Validamos y Evaluamos

In [89]:
train_output_df = model.transform(train)
validation_output_df = model.transform(validation)
test_output_df = model.transform(test)

Llevamos a cabo, algunas predicciones:

In [90]:
train_predictionAndLabels = train_output_df.select("prediction", "label")
validation_predictionAndLabels = validation_output_df.select("prediction", "label")
test_predictionAndLabels = test_output_df.select("prediction", "label")

metrics = ['weightedPrecision', 'weightedRecall', 'accuracy']

for metric in metrics:
    evaluator = MulticlassClassificationEvaluator(metricName=metric)
    print('Train ' + metric + ' = ' + str(evaluator.evaluate(train_predictionAndLabels)))
    print('Validation ' + metric + ' = ' + str(evaluator.evaluate(validation_predictionAndLabels)))
    print('Test ' + metric + ' = ' + str(evaluator.evaluate(test_predictionAndLabels)))
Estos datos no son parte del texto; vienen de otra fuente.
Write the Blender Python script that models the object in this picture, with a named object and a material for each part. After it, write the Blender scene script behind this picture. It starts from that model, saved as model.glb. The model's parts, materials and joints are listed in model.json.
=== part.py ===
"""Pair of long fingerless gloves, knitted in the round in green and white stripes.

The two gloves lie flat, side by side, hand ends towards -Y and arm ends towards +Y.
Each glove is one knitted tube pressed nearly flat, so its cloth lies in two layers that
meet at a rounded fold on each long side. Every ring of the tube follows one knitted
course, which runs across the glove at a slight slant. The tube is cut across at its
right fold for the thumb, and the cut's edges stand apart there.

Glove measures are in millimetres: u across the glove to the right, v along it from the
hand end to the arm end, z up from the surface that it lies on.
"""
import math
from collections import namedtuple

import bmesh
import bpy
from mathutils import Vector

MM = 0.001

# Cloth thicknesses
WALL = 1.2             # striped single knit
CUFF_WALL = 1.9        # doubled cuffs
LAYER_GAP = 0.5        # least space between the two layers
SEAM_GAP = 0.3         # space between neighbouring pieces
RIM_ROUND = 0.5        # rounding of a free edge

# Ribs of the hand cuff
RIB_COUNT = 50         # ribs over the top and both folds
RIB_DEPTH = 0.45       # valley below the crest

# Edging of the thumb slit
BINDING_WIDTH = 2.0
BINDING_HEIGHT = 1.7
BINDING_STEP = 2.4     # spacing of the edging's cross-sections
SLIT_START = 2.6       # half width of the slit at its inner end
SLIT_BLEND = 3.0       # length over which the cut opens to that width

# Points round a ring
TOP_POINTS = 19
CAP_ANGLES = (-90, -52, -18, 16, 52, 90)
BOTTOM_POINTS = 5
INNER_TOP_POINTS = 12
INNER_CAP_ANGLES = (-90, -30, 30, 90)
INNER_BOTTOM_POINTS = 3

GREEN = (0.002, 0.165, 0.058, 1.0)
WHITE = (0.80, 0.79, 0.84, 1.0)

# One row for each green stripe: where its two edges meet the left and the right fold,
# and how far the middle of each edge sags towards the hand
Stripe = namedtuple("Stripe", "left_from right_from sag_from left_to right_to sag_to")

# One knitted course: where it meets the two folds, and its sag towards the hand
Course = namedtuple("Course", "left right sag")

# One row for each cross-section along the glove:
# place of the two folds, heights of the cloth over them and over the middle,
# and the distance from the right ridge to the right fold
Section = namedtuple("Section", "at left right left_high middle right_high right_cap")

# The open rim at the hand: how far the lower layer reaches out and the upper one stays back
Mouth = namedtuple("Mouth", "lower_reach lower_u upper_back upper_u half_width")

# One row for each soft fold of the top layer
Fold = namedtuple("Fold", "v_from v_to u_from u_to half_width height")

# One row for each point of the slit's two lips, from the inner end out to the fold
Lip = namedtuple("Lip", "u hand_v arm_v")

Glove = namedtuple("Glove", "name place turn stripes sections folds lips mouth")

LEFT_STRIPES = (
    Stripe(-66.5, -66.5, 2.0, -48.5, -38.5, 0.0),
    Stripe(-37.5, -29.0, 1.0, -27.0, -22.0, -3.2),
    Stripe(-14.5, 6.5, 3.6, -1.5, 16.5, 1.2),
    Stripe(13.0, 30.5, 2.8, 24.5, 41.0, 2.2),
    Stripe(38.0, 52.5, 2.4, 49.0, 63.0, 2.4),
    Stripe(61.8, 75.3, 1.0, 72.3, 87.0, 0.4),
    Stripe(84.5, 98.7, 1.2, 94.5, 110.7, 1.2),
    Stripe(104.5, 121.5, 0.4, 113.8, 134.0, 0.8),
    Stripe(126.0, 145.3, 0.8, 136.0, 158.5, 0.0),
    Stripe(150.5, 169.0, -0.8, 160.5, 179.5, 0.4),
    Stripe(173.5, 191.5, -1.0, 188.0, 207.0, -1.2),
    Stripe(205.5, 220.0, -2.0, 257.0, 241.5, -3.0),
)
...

Train weightedPrecision = 0.9678672585062094
Validation weightedPrecision = 0.9691383210897103
Test weightedPrecision = 0.9694943540959478
Train weightedRecall = 0.967375637879319
Validation weightedRecall = 0.9685636856368564
Test weightedRecall = 0.9691266079891672
Train accuracy = 0.9673756378793191
Validation accuracy = 0.9685636856368564
Test accuracy = 0.9691266079891673


Puede mejorar el test accuracy del modelo variando alguno de los hyperparametros?